Employers are seeking to assist workers with student loan debt for purposes ranging from altruistic to improving their bottom line, according to a new EBRI Issue Brief.

In “How Employers are Tackling Student Loan Debt: Evidence from the EBRI Employer Financial Wellbeing Survey,” better employee retention (56%), less employee financial stress (49%) and greater overall worker satisfaction (41%) topped the list of reasons employers offer a financial wellness initiative. Yet evidence from EBRI’s survey also shows that employers are struggling with the complexity of financial wellness programs. 

“It’s a competitive job market, and employers are seeking new ways to attract, retain, and satisfy qualified employees,” explains EBRI President and CEO Lori Lucas. “At the same time, student loan debt assistance programs are new for employers and they are still trying to figure them out.”  

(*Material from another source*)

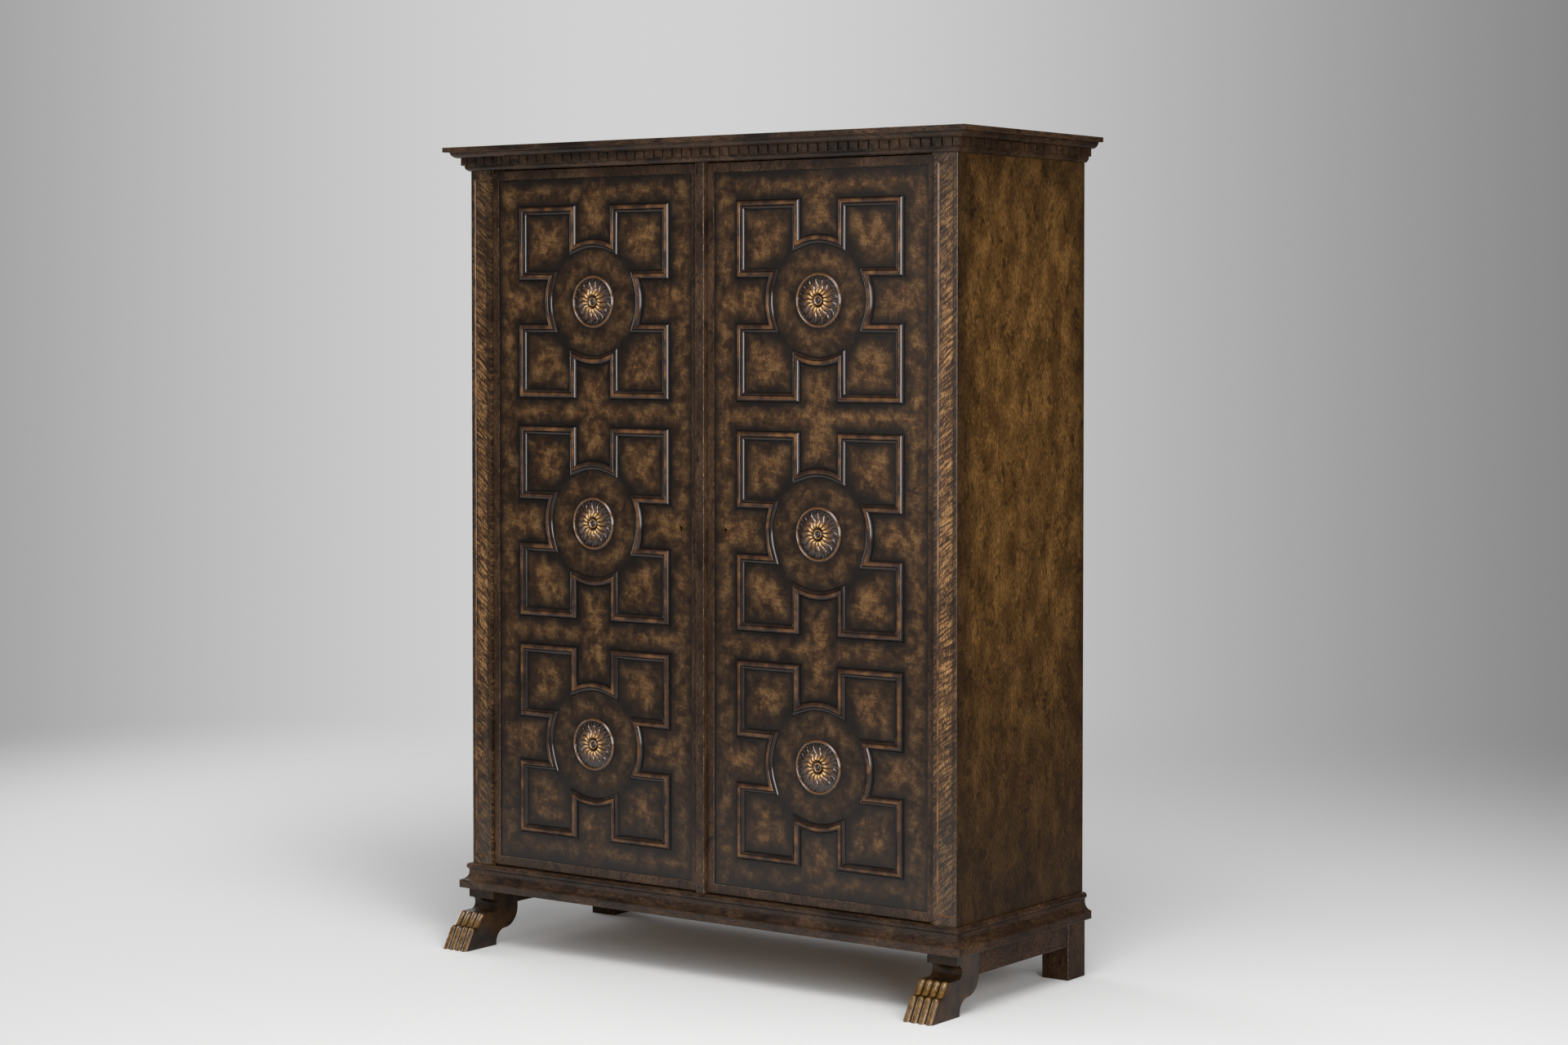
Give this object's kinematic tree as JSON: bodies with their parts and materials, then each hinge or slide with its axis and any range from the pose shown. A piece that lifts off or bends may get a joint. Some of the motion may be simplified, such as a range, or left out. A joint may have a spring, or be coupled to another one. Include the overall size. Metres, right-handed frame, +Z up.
{
  "type": "linen press",
  "caption": "Tall two-door cupboard on carved paw feet: dentil crown, applied door mouldings with rosettes, pivot-hung doors, sliding lock bolts and shelves.",
  "frame": {"origin": "on the floor under the middle of the whole cabinet, toes and crown included", "axes": "+Z up, the doors face -Y, +X to the right of someone who faces the doors"},
  "size_m": [1.396, 0.601, 1.8],
  "materials": {
    "stained_birch": "dark stain under polish",
    "carved_birch": "carved, stained, rubbed through on the high places",
    "inner_boards": "planed softwood, waxed",
    "brass_fittings": "worn brass",
    "iron_locks": "filed iron"
  },
  "bodies": {
    "case": {"left_side": "stained_birch", "right_side": "stained_birch", "top_board": "stained_birch", "floor_board": "inner_boards", "left_back": "inner_boards", "right_back": "inner_boards", "centre_partition": "inner_boards", "left_pilaster": "stained_birch", "right_pilaster": "stained_birch", "pivot_plates": "brass_fittings", "head_rail": "stained_birch", "sill_rail": "stained_birch", "crown_front": "stained_birch", "crown_left": "stained_birch", "crown_right": "stained_birch", "dentil_front": "stained_birch", "dentil_left": "stained_birch", "dentil_right": "stained_birch", "base_moulding_front": "stained_birch", "base_moulding_left": "stained_birch", "base_moulding_right": "stained_birch", "left_paw_foot": "carved_birch", "right_paw_foot": "carved_birch", "left_rear_leg": "stained_birch", "right_rear_leg": "stained_birch", "left_apron": "stained_birch", "right_apron": "stained_birch", "rear_apron": "stained_birch", "left_lower_shelf": "inner_boards", "left_upper_shelf": "inner_boards", "right_lower_shelf": "inner_boards", "right_upper_shelf": "inner_boards", "shelf_cleats": "inner_boards", "centre_post": "stained_birch", "strike_plates": "brass_fittings"},
    "left_door": {"left_door_panel": "stained_birch", "left_door_border": "stained_birch", "left_upper_moulding": "stained_birch", "left_upper_rosette": "carved_birch", "left_middle_moulding": "stained_birch", "left_middle_rosette": "carved_birch", "left_lower_moulding": "stained_birch", "left_lower_rosette": "carved_birch", "left_keyhole_liner": "brass_fittings", "left_lock_case": "iron_locks", "left_door_pivots": "brass_fittings"},
    "right_door": {"right_door_panel": "stained_birch", "right_door_border": "stained_birch", "right_upper_moulding": "stained_birch", "right_upper_rosette": "carved_birch", "right_middle_moulding": "stained_birch", "right_middle_rosette": "carved_birch", "right_lower_moulding": "stained_birch", "right_lower_rosette": "carved_birch", "right_keyhole_liner": "brass_fittings", "right_lock_case": "iron_locks", "right_door_pivots": "brass_fittings"},
    "left_bolt": {"left_lock_bolt": "iron_locks"},
    "right_bolt": {"right_lock_bolt": "iron_locks"}
  },
  "joints": [
    {"name": "left_door_hinge", "type": "hinge", "parent": "case", "child": "left_door", "pos_m": [-0.592, -0.1955, 0], "axis": [0, 0, -1], "range_deg": [0, 110]},
    {"name": "right_door_hinge", "type": "hinge", "parent": "case", "child": "right_door", "pos_m": [0.592, -0.1955, 0], "axis": [0, 0, 1], "range_deg": [0, 110]},
    {"name": "left_bolt_slide", "type": "slide", "parent": "left_door", "child": "left_bolt", "axis": [1, 0, 0], "range_m": [0, 0.01]},
    {"name": "right_bolt_slide", "type": "slide", "parent": "right_door", "child": "right_bolt", "axis": [-1, 0, 0], "range_m": [0, 0.01]}
  ]
}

Using findings from EBRI’s 2018 Employer Financial Wellbeing Survey, the issue brief examines the characteristics, driving factors and financial wellness success measures of employers engaging with employees on student loan debt, and compares this subset to the typical employer survey respondent focused on financial wellness initiatives in general. 

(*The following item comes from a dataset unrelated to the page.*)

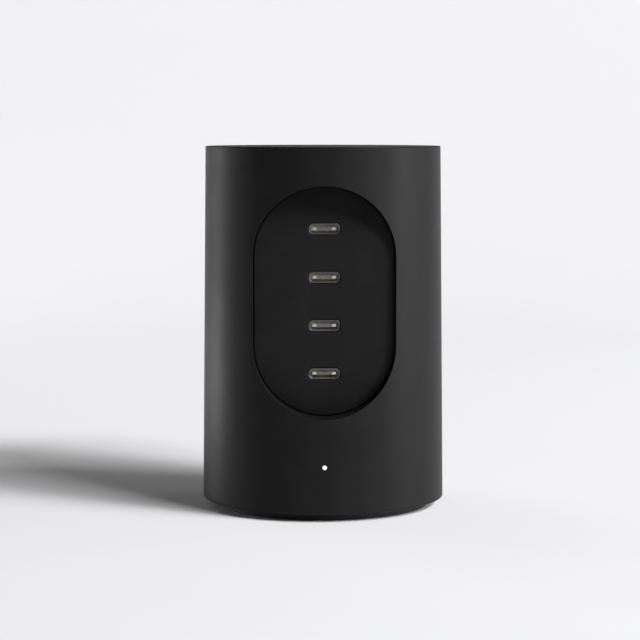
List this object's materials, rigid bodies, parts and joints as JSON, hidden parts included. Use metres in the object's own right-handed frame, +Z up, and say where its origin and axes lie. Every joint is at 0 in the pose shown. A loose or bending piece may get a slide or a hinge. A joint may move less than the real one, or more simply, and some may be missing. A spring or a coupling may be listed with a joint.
{
  "type": "multi port usb desktop charger",
  "caption": "Upright round desktop charger with a stadium-shaped recess holding a column of USB-C ports, a status light below and a mains inlet at the back.",
  "frame": {"origin": "middle of the foot ring, on the table", "axes": "+Z up along the housing; the ports face -Y and the mains inlet +Y"},
  "size_m": [0.0726, 0.0726, 0.1079],
  "materials": {
    "housing": "fine moulded texture",
    "panel": "fine moulded texture",
    "cover": "moulded",
    "foot": "soft matte",
    "screw": "zinc plated",
    "light": "clear, lit white",
    "shell": "drawn, nickel plated",
    "core": "moulded",
    "plate": "stamped, nickel plated",
    "contact": "gold plated",
    "board": "solder resist",
    "chip": "moulded epoxy",
    "ceramic": "fired ceramic",
    "film": "thin film",
    "inlet": "moulded",
    "pin": "nickel plated",
    "fuse": "moulded",
    "lacquer": "dipped lacquer",
    "case": "moulded case",
    "ferrite": "sintered",
    "copper": "enamelled wire",
    "sink": "rolled",
    "sleeve": "shrunk sleeve",
    "can": "drawn",
    "bobbin": "moulded",
    "winding": "taped winding"
  },
  "bodies": {
    "root": {"housing": "housing", "port_panel": "panel", "base_cover": "cover", "foot_ring": "foot", "base_screws": "screw", "light_pipe": "light", "port_board": "board", "status_led": "ceramic", "port_coils": "ferrite", "port_chips": "chip", "port_capacitors": "ceramic", "insulating_film": "film", "main_board": "board", "inlet_body": "inlet", "inlet_pins": "pin", "fuse": "fuse", "surge_arrester": "lacquer", "line_capacitor": "case", "safety_capacitor": "lacquer", "choke_core": "ferrite", "choke_stand": "bobbin", "choke_windings": "copper", "bridge_rectifier": "chip", "power_switch": "chip", "heat_sink": "sink", "supply_capacitor": "sleeve", "bulk_capacitor_1": "sleeve", "bulk_capacitor_2": "sleeve", "transformer_core": "ferrite", "transformer_bobbin": "bobbin", "transformer_winding": "winding", "output_capacitors": "can", "control_chips": "chip", "link_header": "bobbin", "link_socket": "bobbin", "link_pins": "contact", "usb_shell_1": "shell", "usb_tongue_1": "core", "usb_plate_1": "plate", "usb_contacts_1": "contact", "usb_shell_2": "shell", "usb_tongue_2": "core", "usb_plate_2": "plate", "usb_contacts_2": "contact", "usb_shell_3": "shell", "usb_tongue_3": "core", "usb_plate_3": "plate", "usb_contacts_3": "contact", "usb_shell_4": "shell", "usb_tongue_4": "core", "usb_plate_4": "plate", "usb_contacts_4": "contact"}
  },
  "joints": []
}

Drag on Financial Wellbeing

As background, EBRI notes that the percentage of American families with student loan debt has more than doubled since 1992, from 10.5% to more than 22% in 2016. What’s more, the percentage of families with student loan debt is much higher when the head of the family is younger than 35 – nearly 45% of that cohort had student loan debt in 2016.  

Such debt can also have a bottom-line impact in the workplace, EBRI explains, further noting that employers have linked workers’ need for higher salaries to pay off student loan debt to challenges in attracting and retaining workers. Policymakers are also taking note of the impact student loan debt can have on overall financial wellness and are pursuing various initiatives. 

Employer Implementation

As such, about a third (32.4%) of the employers responding to the survey reported offering or planning to offer some student loan debt program, such as a student loan debt consolidation or refinancing service or a student loan repayment subsidy that is employer paid.

These “student loan debt focused employers” were more likely than the typical survey respondent to have taken steps to measure the financial wellness needs of employees, including examining existing employee benefit data (68%), surveying employees (56%), holding focus groups (46%) and analyzing other quantitative employee data (45%). When it comes to considerations in determining whether to offer financial wellbeing initiatives, these employers also were less focused on cost to the employer than the typical survey respondent, registering at 39% compared with 50%.

In addition, nearly half (48%) of employers focused on student loan debt reported spending less than $50 annually per employee on their wellness initiatives. Yet one in five were unsure of the cost of their financial wellness initiatives. These employers were also somewhat more likely than the typical survey respondent to be either the source or provider of the financial wellness initiatives (33%) or to have a contracted financial wellness vendor (30%). However, EBRI notes that, as with the typical survey respondent, the likeliest provider or source was a mix of methods (41%).

Top Challenges

Complexity of the programs was cited as the number one challenge in offering financial wellness benefits in the workplace, with nearly half of student loan debt focused employers citing this as a reason (49%), compared to 44% of the typical survey respondents. Challenges in making the business case to management (45%) and lack of interest among employees (43%) were also cited as top challenges, according to the results.

“Measuring the success of financial wellness programs – including those oriented to student loan debt – is important in making the business case for offering them,” Lucas explains. “As employers refine their approaches to measuring the impact of their financial wellness initiatives, they may be able to better draw lines between money expended for these programs and reductions in costs associated with turnover, absenteeism, and health care claims.”